3. A length of tubing (1) produced by the method of claim 1 or 2, comprising a pipe of metal (3) lined with a liner of composite material (4) with the elongate member (7, 17) incorporated.

4. Coiled tubing characterized in that it comprises the length of tubing (1) of claim 3.

5. A reel (105) characterized in that it is fitted with the coiled tubing of claim 4.

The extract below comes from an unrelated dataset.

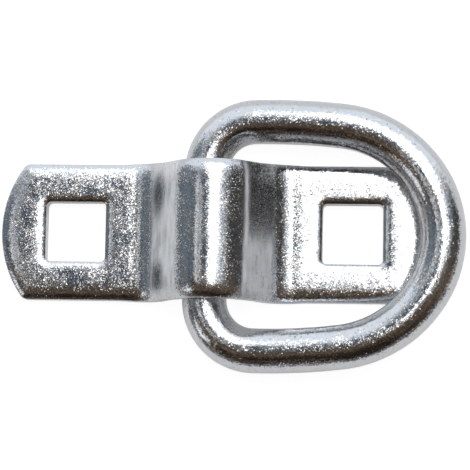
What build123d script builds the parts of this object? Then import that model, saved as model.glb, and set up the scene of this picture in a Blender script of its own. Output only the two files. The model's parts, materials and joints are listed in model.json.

6. A method of performing a coiled tubing operation in a wellbore (109), the method comprising:

providing a length of coiled tubing (1);

supporting a tool on the length of the coiled tubing (1);

uncoiling the length of tubing from the drum (105) into the well, deploying the tool in the wellbore;

using the tool to perform the operation;

characterized by:

the coiled tubing (1) comprising an outer pipe of metal (3) and an inner liner of composite material (4) comprising combined fibres and polymer and at least one elongate member which is wound together with fibre threads or filaments and incorporated in a material of a wall structure of the liner between inner and outer portions of said wall structure, through a process or sequence of pultrusion, filament winding, or pull winding, the liner (4) being retrofittably disposed inside the outer pipe of metal (3), the liner (4) having an outer surface in friction contact with the inside of the pipe of metal (3);

the method further comprising:

transmitting a work fluid through a central bore of the tubing and into the well for treating the wellbore (109); and

communicating power, data and/or signals along the coiled tubing through the elongate member (7, 17) incorporated in the material of the wall structure of the liner (4).

7. A method as claimed in claim 6, wherein the performed operation comprises a well workover or well intervention operation.

8. A method as claimed in claim 6 or 7, which further comprises transmitting a work fluid through a bore of the tubing and into the well for treating the wellbore.

9. A method as claimed in claim 8, wherein the work fluid comprises one or more proppants or chemicals.